Interesting comments. I think you speak to the fact that there could be many positive benefits to distributing content on the web.

Your comments bring up a huge pet peeve I have (which I have mentioned before), which is that I can't believe we feel that the lack of downfield camera coverage in football is acceptable. Any time someone says to me that "football is great on TV"...I say "Wouldn't it be nice to see the receiver routes......"


gapoole said...

It's true. I was watching college football on TV a couple weeks ago, and saw a receiver route for the first time ever. I was impressed, and started thinking about how Ultimate players could possibly benefit from watching these guys work. Whenever I am at a live game, I try to point out to all my Ultimate-player friends the way the receivers warm up, because you get to see the footwork when they change direction and cut.
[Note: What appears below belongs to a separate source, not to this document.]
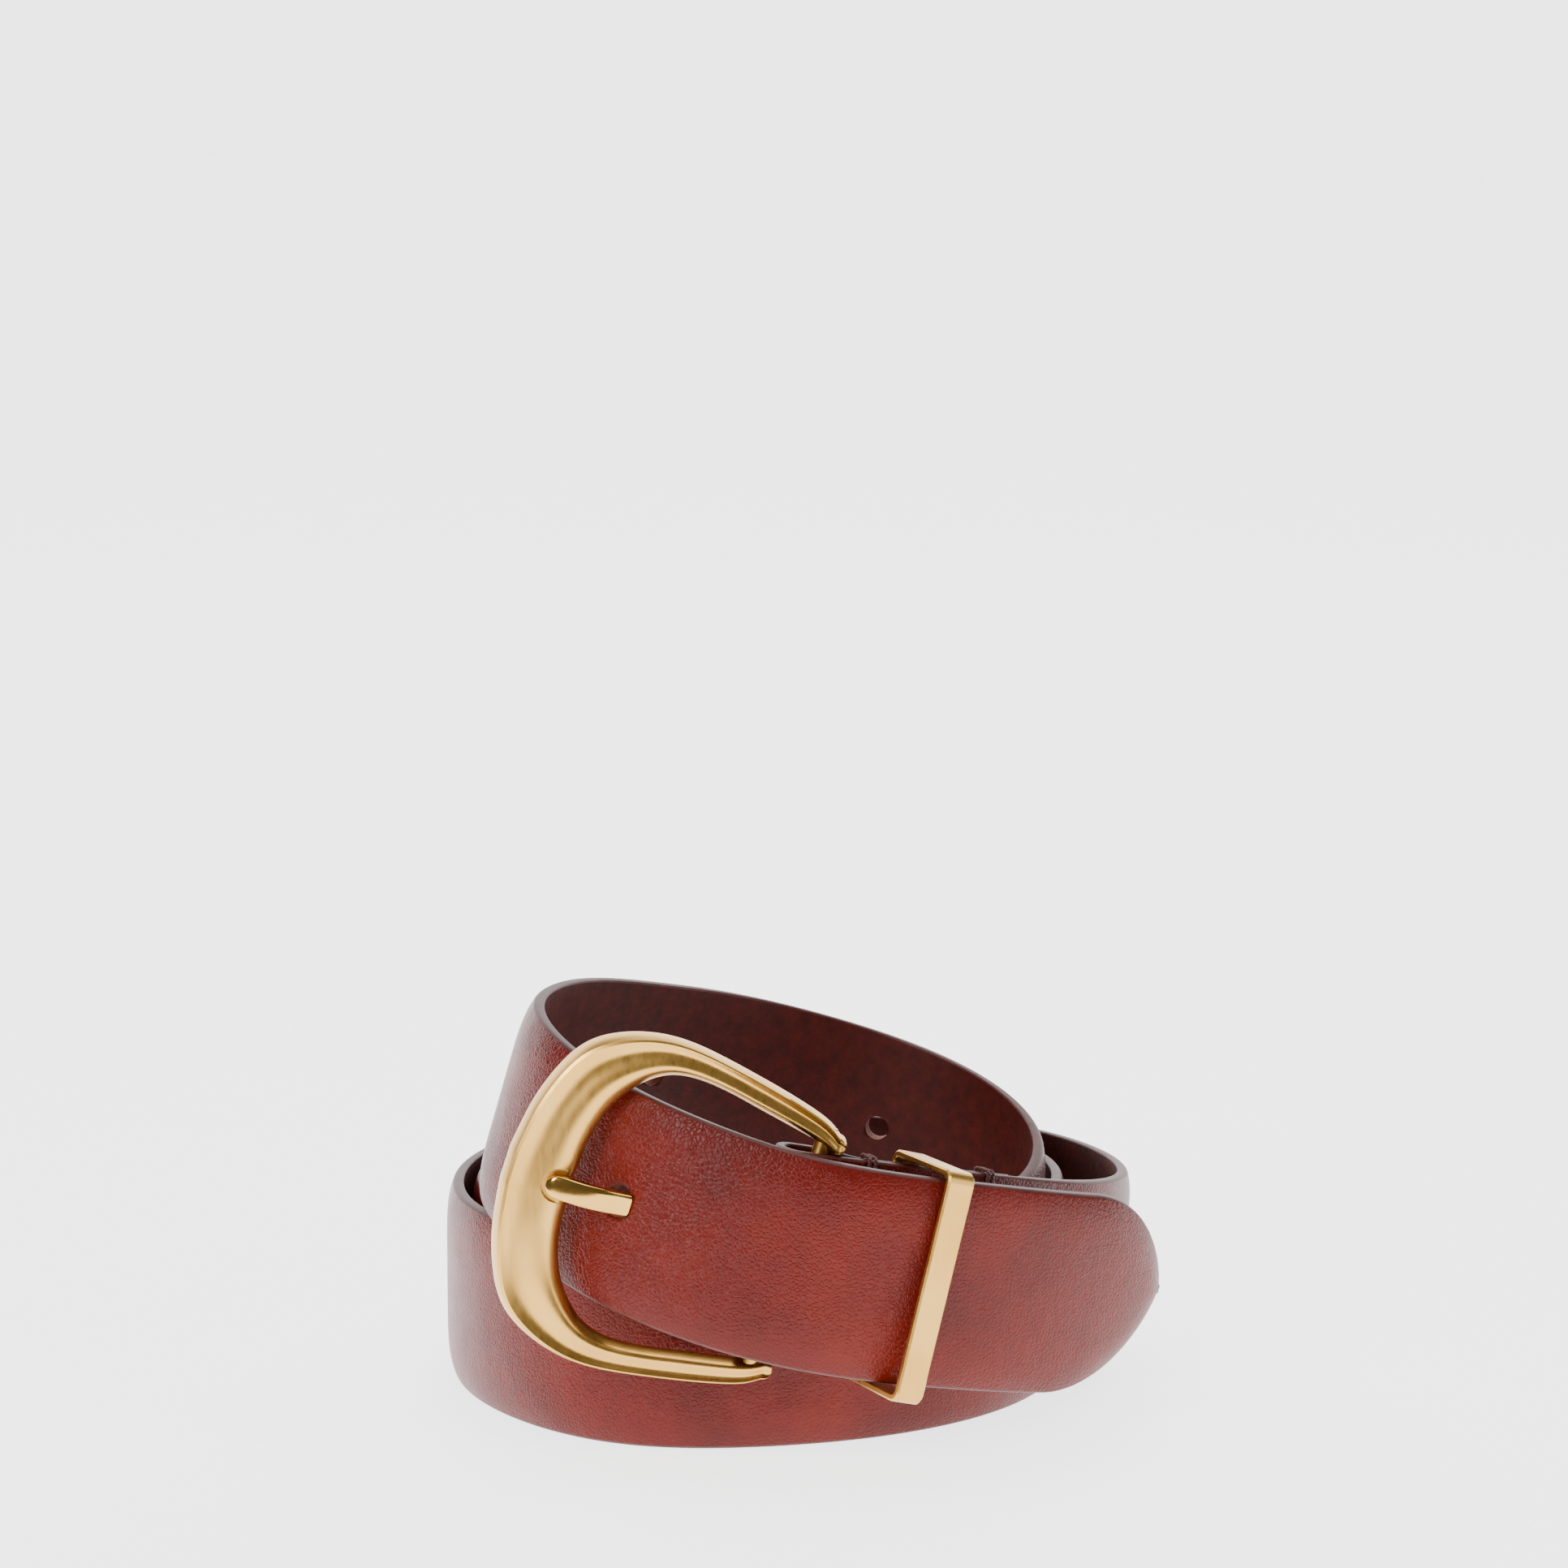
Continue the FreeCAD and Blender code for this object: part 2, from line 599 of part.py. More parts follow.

Juking out a defender translates well into Ultimate, and it's too bad that this skill isn't showcased as much as, say, a running back's drive.

gcooke said...


I am repeating myself, but I recall the 02 Super Bowl when Madden kept talking about the weird DB schemes that the Pats were throwing at the Rams...of course, I felt like I was watching about 50% of the game as the cameras never showed what Madden was talking about. Finally, about midway through the 3rd qtr, they showed an overhead shot......

For such concern about the excitement of the passing think they could at least show what was going on.

I had a chance to check out the way that teams warmed up during BC games this fall. Very interesting. One of things that they do is very defined, almost exaggerated, movements when catching or cutting. I talk to my girls about trying to devlop good practice habits and I recall talking about this to Micah Flynn (Metal, NUTC, ex-football player) as he does a very good job of demonstrating mechanics.